In a formidable example of the old axiom “Maximum effect from minimal means,” Cavalier involves us in the relationship through closely cropped images revealing a arm or a back, but mainly of hands involved in the activities of daily life, as we hear on the soundtrack a couple conversing with some narration by Cavalier.
In a very real sense, “Le Rencontre” is a celebration of the highly sensual and tactile gesture--a hand touching another individual, the petting of a cat, the caring for birds, the preparing of food; the whole film is like a graceful, thoughtful caress. “Le Rencontre” is incredibly intimate in effect without being invasive. (No, there are no intimations of off-screen sex.) Much of the film is set indoors, in which we glimpse rooms filled with objects of classically understated French taste--a beautiful work of sculpture, an elegant ring.

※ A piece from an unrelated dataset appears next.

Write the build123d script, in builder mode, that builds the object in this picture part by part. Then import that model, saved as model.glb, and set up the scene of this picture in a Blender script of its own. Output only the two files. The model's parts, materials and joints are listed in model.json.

Yet the film’s tantalizing flow of elliptical images are from time to time punctuated with broad vistas--a provincial train station, a view of a shoreline. We don’t get to know many facts about Cavalier or his lover or ever know exactly where anything is taking place, but we do get a sense that both are sophisticated, caring individuals, appreciative of nature and possessed of a high degrees of self-awareness. Perhaps Cavalier, who compels our attention throughout, means for us to consider that that’s all we really need to know.